People have lived on this peninsula since at least 6000 BC, when rising sea levels may have flooded the Bosphorus strait and first separated Europe from Asia here. The Greek colony of Byzantium proved so strategically valuable that it fell, in succession, to the Persians, the Spartans, the Athenians, and finally the Romans in 196 AD. What followed was not conquest but transformation. Emperor Constantine, recognizing what the oracle had implied centuries earlier, proclaimed the city his eastern Imperial capital in 330 AD. He fortified the peninsula with walls. In the 5th century, Emperor Theodosius pushed those walls further west, enclosing the entire ridge — and sealing in what would become the most fought-over real estate in European history. The Byzantine Empire based here outlasted the fall of Rome by a full thousand years, its citizens all the while calling themselves Romans. By the 15th century, the empire had shrunk to little more than this peninsula. After a 55-day siege, on 29 May 1453, the Ottoman dynasty breached the Theodosian Walls and ended a civilization.

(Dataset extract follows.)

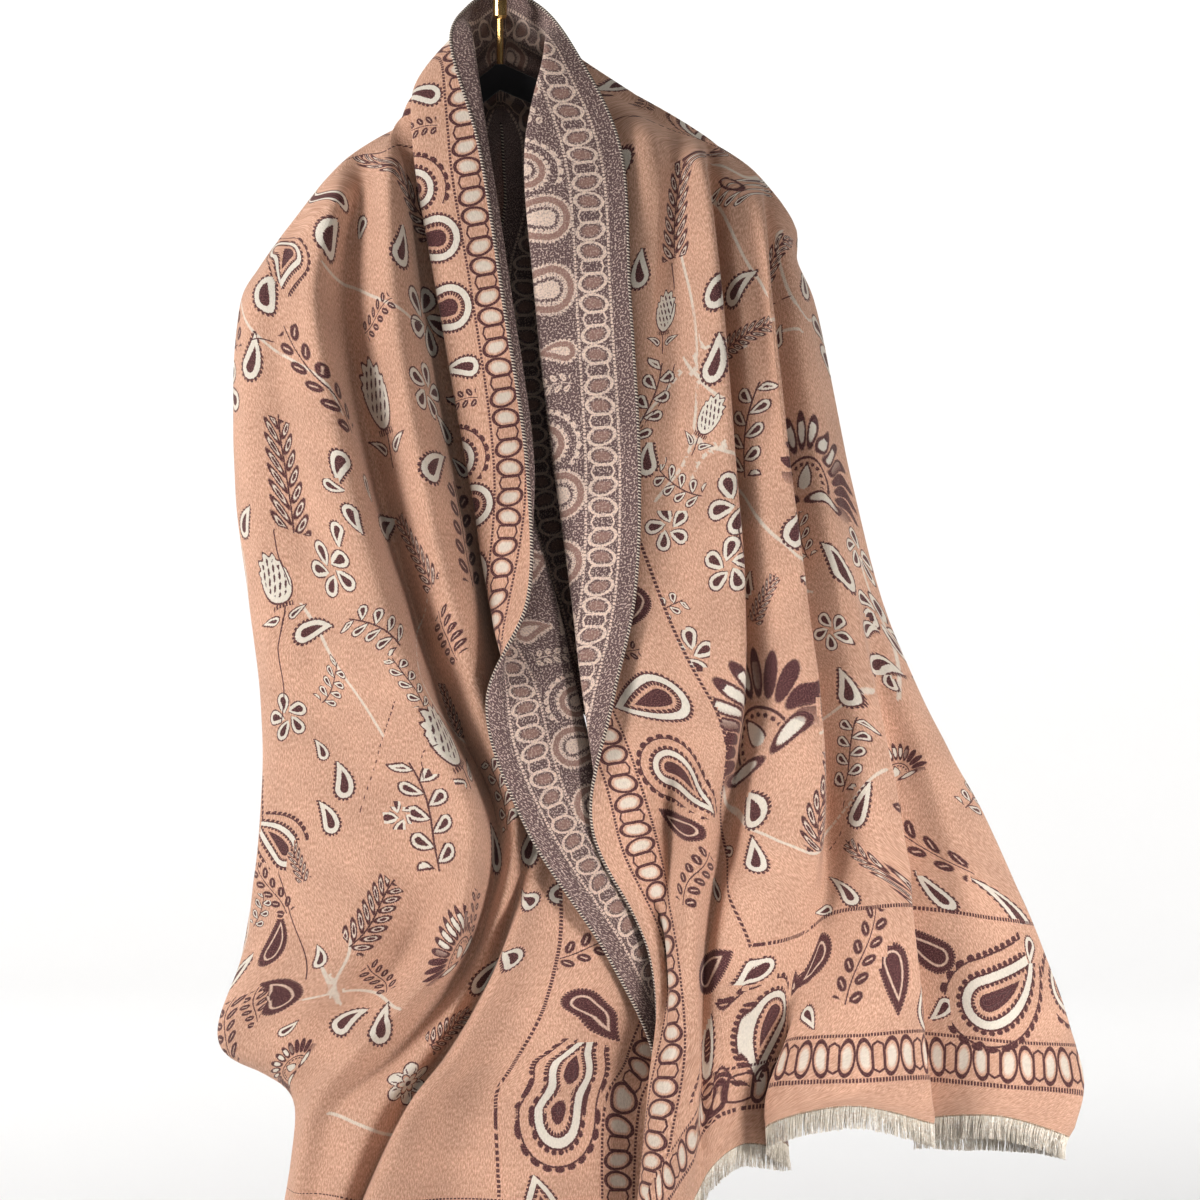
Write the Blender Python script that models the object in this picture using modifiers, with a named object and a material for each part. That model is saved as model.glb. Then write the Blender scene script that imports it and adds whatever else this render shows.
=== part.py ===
"""Paisley shawl with fringed ends, hung open over a slim padded hanger.

One woven sheet, 0.70 m by 2.00 m, is gathered behind the hook and falls in
two halves over the hanger's arms.  Each half is lofted from named fold lines
that run from the nape to the fringed end.  The hook's inner top, where a rail
carries it, is the origin.  X is right, Y is back, Z is up.
"""
import math

import bpy
import bmesh
import numpy as np

MM = 0.001

# Driving sizes, in millimetres
CLOTH_WIDTH = 700.0          # selvage to selvage
CLOTH_WALL = 2.0             # brushed double cloth
SEAM_GAP = 0.3               # between neighbouring pieces
SEAM_STRAIGHT = 5.0          # the cloth runs straight out of the nape seam ...
SEAM_STRAIGHT_EDGE = 1.5     # ... less so at its outer selvage
ACROSS_STEPS = 3             # faces between two fold lines
DOWN_STEPS = 2               # faces between two stations of a fold line
BACK_LINES = 6               # fold lines that carry each half round the back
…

The Hippodrome's Long Shadow

Stand in Sultanahmet Square today and you are standing inside the old hippodrome — or rather, two meters above it. The track is gone, the stands are gone, but you can still trace the U-shaped curve where chariots once hurtled around in the colors of the Greens and the Blues, rival political factions that commanded the loyalties of the city's mob. The first hippodrome dates to 203 AD; Constantine rebuilt it grander in 324. In 532, a dispute between the factions became the Nika Riots, a catastrophe that left 30,000 dead and half the city in ruins. From those ruins came Hagia Sophia — construction began that same year, 532, and the great basilica was completed in 537, on ground cleared by the disaster. The ancient monuments still punctuate the square: a pair of obelisks, the bronze stump of the Serpent Column, and at the north end the ornate German Fountain of 1901, Kaiser Wilhelm's gift to Sultan Abdülhamid II in exchange for approval of the Berlin-Baghdad railway project. The Crusaders looted the hippodrome in 1204 and the races never resumed.

Water, Stone, and Empire

Before there were palaces and mosques, there were cisterns and aqueducts. The Valens Aqueduct, completed in 368 AD, vaults double-storied across the valley on 921 surviving meters of Roman brickwork, drawing water from sources 120 kilometers west in the mountains of Thrace. The Basilica Cistern beneath the streets once held enough water to supply the entire city through a siege. Engineers were as essential to Byzantine survival as soldiers. When the Ottomans arrived they did not tear everything down — they converted, adapted, and built atop. Churches became mosques. The Topkapı Palace grew across the site of the original Greek colony on the ridge above Gülhane Park. The Sublime Porte, the gatehouse that became shorthand for Ottoman imperial power itself, anchored the edge of that compound. What the visitor sees today is not one civilization but several, each built on the rubble and bones of what came before, each leaving its mark on the same ridge above the same blue water.

The Ottoman Reinvention

After 1453, the Ottomans set about making the city fit for a sultan and his empire. They tore down Christian imagery and converted the great churches — Hagia Sophia first among them — into mosques. Then they built their own monuments: Sultanahmet (the Blue) Mosque, completed in 1616, its six minarets a deliberate provocation to rival Mecca; the Grand Bazaar, still trading; the hamams that served a city where almost no household had running water. Suleiman the Magnificent commissioned the Süleymaniye Mosque on the ridge above the Golden Horn, and the great architect Mimar Sinan built it so that its cascading domes seem to flow down the hillside toward the water. When the empire finally collapsed in the early 20th century and Atatürk moved the capital to Ankara in 1923, this peninsula became something it had never quite been before: a place defined by its past rather than its power. The tourists who had begun arriving by VW camper in the 1960s already understood that.

Seven Hills, One Walk

The Historical Peninsula is compact enough to walk, hilly enough to remind you of its age. The ridge is said to have seven hills — a claim made, the Wikivoyage guide notes tartly, mainly to assert the old city's equality with Rome. Sultanahmet at the tip is the obvious starting point: a one-kilometer strip containing Topkapı Palace, Hagia Sophia Mosque, the Blue Mosque, and a cluster of museums that could absorb a week. The ancient Middle Street, now Divan Yolu ("state council road"), descends west from those heights, closed to vehicles, lined with tea houses and carpet sellers. Tram T1 traces the same route. Further out toward the Theodosian Walls, the streets empty and the stones get older: the Column of Marcian from around 450 AD, still standing on Kızanlık Caddesi; the Chora Church mosaics glowing in the northwest corner; the walls themselves, still mostly intact despite every army that tried to knock them down. The peninsula rewards wandering. The Milion stone — Mile Zero of the Eastern Roman Empire, from which all distances were once reckoned — survives as a scrap of column on Divanyolu Caddesi, easy to miss, worth finding.

From the Air

The Historical Peninsula sits at approximately 41.01°N, 28.97°E, directly south of the Golden Horn at the tip of the European shore. Approaching from the northwest at 3,000–5,000 feet, the wedge shape of the peninsula is unmistakable: the Bosphorus to the east, the Golden Horn to the north, the Sea of Marmara to the south. Hagia Sophia and the Blue Mosque dominate the skyline from nearly any angle, their domes and minarets clustering at the eastern tip. The Galata Bridge spans the Golden Horn to the north; the Theodosian Walls mark the western boundary. Nearest airport on the European side is Istanbul Airport (LTFM), approximately 35 km northwest. The Asian-side airport, Sabiha Gökçen (LTFJ), is visible across the Bosphorus and Marmara on a clear day.